TASK REQUIREMENTS → From the listing below, copy only the lines from the line that contains "for name, (tag, centre, normal, radius, height, hole)" to the line that contains "WAVE_UNIT = math.pi", counting those two lines as part of the copy.

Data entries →
================================

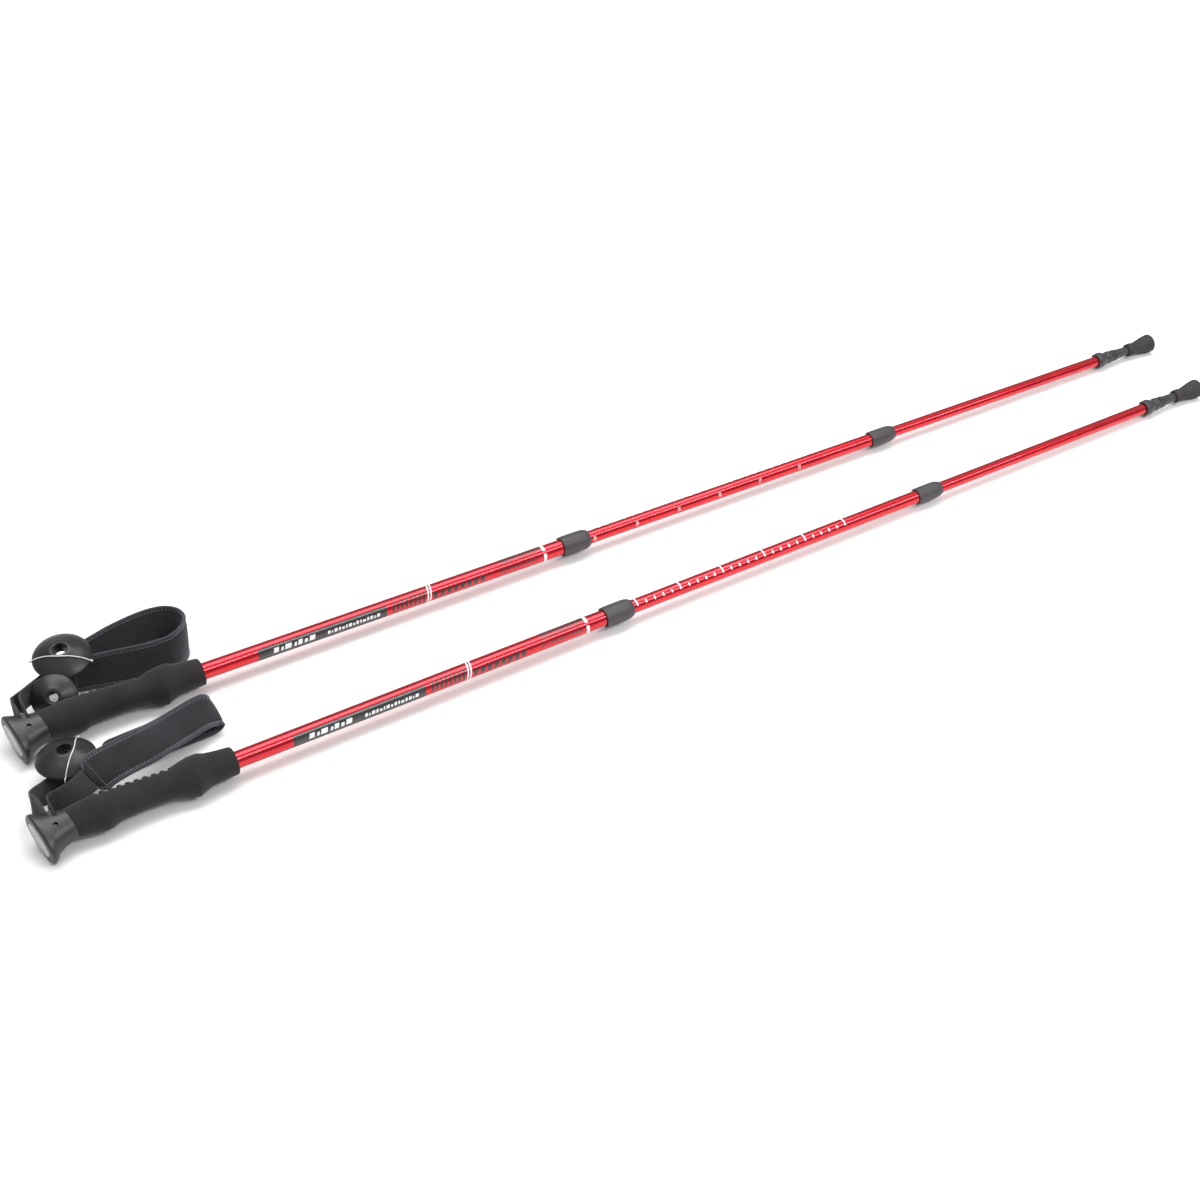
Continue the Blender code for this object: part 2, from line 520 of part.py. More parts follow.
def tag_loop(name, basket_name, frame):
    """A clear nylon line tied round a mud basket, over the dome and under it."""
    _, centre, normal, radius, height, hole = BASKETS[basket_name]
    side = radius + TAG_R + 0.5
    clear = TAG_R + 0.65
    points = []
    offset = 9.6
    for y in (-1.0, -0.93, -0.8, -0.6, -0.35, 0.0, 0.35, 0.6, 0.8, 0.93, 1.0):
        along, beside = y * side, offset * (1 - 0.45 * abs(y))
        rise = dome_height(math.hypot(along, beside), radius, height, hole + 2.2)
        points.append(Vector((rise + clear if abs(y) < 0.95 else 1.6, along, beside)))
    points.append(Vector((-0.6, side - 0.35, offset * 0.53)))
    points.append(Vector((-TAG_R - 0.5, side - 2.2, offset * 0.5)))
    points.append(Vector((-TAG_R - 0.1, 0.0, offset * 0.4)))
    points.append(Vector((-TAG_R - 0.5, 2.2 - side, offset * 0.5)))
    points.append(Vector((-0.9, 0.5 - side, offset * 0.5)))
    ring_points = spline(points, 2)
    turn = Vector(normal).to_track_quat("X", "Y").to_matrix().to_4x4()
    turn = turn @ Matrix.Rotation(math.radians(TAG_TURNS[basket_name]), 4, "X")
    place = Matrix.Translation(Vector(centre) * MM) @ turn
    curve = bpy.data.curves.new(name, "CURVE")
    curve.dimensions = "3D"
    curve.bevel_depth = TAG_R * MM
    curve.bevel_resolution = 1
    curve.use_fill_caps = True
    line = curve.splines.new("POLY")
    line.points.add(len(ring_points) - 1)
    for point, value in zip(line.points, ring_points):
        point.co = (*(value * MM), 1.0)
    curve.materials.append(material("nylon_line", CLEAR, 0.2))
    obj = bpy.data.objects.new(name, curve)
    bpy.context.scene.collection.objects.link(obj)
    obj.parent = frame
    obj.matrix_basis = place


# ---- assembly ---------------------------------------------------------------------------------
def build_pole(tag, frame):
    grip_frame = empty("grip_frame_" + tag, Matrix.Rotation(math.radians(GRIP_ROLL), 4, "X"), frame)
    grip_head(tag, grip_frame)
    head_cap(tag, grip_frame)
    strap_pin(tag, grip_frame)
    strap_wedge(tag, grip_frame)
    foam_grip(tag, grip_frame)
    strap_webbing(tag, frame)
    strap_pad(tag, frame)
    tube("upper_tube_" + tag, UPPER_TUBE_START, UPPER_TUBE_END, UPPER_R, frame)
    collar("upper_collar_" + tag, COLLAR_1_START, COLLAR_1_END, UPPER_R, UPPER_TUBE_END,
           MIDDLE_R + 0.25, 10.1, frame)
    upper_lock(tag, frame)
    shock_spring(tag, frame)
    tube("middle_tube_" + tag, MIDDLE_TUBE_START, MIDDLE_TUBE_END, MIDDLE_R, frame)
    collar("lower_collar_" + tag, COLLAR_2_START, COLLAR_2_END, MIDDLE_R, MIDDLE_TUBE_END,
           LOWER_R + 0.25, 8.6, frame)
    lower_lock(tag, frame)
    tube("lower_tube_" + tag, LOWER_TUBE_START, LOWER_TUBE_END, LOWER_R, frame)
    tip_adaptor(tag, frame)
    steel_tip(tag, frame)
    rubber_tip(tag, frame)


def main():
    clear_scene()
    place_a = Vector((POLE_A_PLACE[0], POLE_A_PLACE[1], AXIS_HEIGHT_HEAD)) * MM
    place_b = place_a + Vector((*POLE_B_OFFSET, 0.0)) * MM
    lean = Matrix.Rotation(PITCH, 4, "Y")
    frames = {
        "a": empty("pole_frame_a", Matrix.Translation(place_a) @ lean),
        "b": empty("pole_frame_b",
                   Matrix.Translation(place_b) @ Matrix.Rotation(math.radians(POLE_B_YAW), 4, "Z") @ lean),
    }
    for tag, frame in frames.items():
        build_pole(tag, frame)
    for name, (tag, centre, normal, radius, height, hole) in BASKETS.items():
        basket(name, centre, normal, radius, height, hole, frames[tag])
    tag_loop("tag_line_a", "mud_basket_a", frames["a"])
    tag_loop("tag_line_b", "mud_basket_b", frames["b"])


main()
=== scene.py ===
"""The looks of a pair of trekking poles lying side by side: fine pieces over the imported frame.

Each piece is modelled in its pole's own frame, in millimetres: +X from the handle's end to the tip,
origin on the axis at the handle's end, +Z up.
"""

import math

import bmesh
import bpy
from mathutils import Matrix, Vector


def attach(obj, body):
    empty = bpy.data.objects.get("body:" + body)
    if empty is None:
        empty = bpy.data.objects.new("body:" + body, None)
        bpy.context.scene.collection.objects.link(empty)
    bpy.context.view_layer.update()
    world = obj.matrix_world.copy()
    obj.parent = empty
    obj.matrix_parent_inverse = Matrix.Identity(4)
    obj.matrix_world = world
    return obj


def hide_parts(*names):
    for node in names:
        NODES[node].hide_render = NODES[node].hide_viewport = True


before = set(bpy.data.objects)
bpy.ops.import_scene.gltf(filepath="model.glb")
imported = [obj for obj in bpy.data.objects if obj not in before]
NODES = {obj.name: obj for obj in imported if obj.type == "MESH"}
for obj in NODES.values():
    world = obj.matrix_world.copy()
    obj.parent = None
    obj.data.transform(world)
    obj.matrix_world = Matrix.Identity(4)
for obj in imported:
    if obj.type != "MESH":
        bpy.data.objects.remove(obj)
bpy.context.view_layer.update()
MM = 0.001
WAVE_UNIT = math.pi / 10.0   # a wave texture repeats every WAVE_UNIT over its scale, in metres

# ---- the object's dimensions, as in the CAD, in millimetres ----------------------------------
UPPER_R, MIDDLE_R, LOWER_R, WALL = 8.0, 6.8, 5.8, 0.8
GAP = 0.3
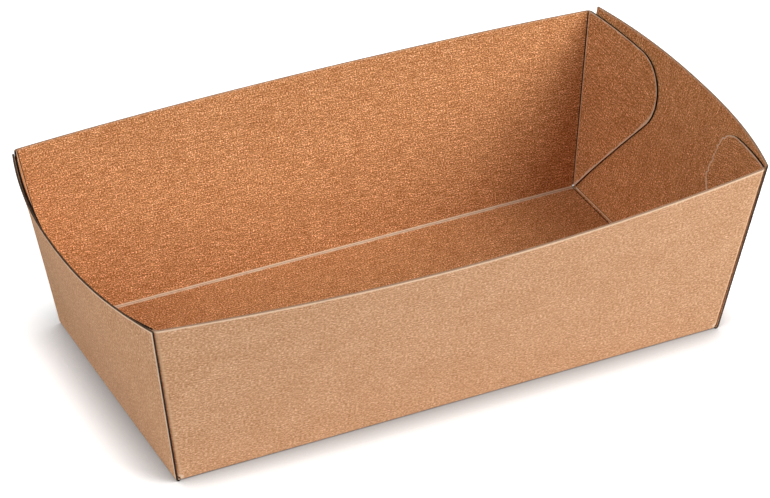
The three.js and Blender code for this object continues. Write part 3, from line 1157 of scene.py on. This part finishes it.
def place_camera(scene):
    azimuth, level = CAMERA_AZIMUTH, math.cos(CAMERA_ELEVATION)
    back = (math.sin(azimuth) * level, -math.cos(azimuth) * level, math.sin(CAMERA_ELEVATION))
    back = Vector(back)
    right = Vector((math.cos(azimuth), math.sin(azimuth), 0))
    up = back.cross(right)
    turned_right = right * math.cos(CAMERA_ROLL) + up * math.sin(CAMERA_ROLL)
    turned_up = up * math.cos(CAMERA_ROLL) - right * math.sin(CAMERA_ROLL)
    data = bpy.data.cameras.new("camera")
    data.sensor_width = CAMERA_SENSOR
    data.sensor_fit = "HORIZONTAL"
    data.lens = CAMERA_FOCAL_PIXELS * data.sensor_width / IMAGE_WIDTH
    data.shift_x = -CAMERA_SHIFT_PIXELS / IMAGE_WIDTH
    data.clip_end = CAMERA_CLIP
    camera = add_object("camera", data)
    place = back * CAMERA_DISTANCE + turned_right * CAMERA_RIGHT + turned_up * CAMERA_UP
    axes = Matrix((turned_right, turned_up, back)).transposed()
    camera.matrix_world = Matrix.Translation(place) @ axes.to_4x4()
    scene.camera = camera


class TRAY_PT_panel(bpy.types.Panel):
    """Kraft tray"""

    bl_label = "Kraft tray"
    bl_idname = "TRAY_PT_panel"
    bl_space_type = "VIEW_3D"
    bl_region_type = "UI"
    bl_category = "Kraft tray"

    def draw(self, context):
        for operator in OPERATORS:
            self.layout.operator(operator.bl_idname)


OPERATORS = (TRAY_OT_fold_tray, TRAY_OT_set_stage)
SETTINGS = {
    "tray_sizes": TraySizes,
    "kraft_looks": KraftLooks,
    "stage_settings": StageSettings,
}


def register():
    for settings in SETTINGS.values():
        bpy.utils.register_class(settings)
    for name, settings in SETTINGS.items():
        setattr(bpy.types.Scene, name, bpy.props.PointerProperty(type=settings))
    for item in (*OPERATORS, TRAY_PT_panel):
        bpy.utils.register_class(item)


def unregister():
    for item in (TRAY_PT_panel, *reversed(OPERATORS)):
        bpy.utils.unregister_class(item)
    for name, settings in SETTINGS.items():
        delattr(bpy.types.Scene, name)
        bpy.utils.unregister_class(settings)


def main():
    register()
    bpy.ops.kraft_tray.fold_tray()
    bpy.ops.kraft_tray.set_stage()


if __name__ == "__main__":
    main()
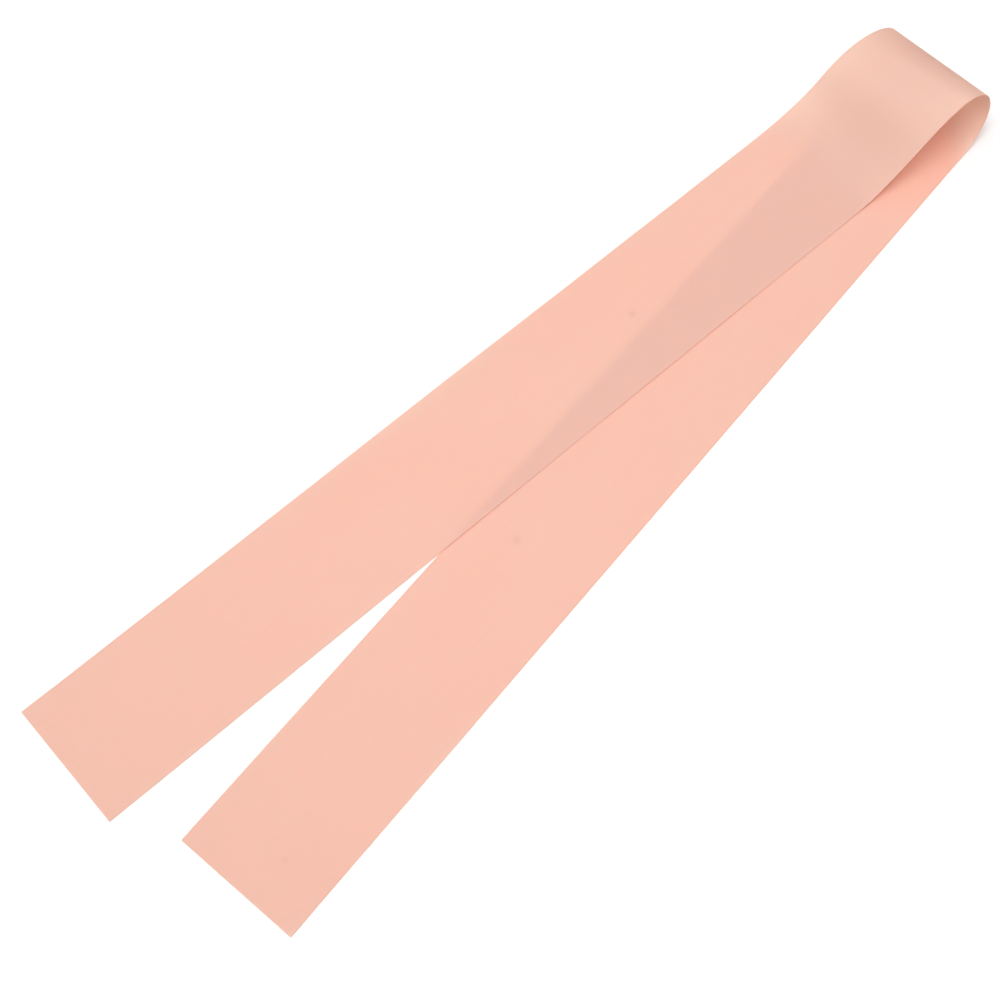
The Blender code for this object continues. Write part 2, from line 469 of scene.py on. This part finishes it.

================================

COMPLETED EXERCISE →
    for name, (tag, centre, normal, radius, height, hole) in BASKETS.items():
        basket(name, centre, normal, radius, height, hole, frames[tag])
    tag_loop("tag_line_a", "mud_basket_a", frames["a"])
    tag_loop("tag_line_b", "mud_basket_b", frames["b"])


main()
=== scene.py ===
"""The looks of a pair of trekking poles lying side by side: fine pieces over the imported frame.

Each piece is modelled in its pole's own frame, in millimetres: +X from the handle's end to the tip,
origin on the axis at the handle's end, +Z up.
"""

import math

import bmesh
import bpy
from mathutils import Matrix, Vector


def attach(obj, body):
    empty = bpy.data.objects.get("body:" + body)
    if empty is None:
        empty = bpy.data.objects.new("body:" + body, None)
        bpy.context.scene.collection.objects.link(empty)
    bpy.context.view_layer.update()
    world = obj.matrix_world.copy()
    obj.parent = empty
    obj.matrix_parent_inverse = Matrix.Identity(4)
    obj.matrix_world = world
    return obj


def hide_parts(*names):
    for node in names:
        NODES[node].hide_render = NODES[node].hide_viewport = True


before = set(bpy.data.objects)
bpy.ops.import_scene.gltf(filepath="model.glb")
imported = [obj for obj in bpy.data.objects if obj not in before]
NODES = {obj.name: obj for obj in imported if obj.type == "MESH"}
for obj in NODES.values():
    world = obj.matrix_world.copy()
    obj.parent = None
    obj.data.transform(world)
    obj.matrix_world = Matrix.Identity(4)
for obj in imported:
    if obj.type != "MESH":
        bpy.data.objects.remove(obj)
bpy.context.view_layer.update()
MM = 0.001
WAVE_UNIT = math.pi / 10.0   # a wave texture repeats every WAVE_UNIT over its scale, in metres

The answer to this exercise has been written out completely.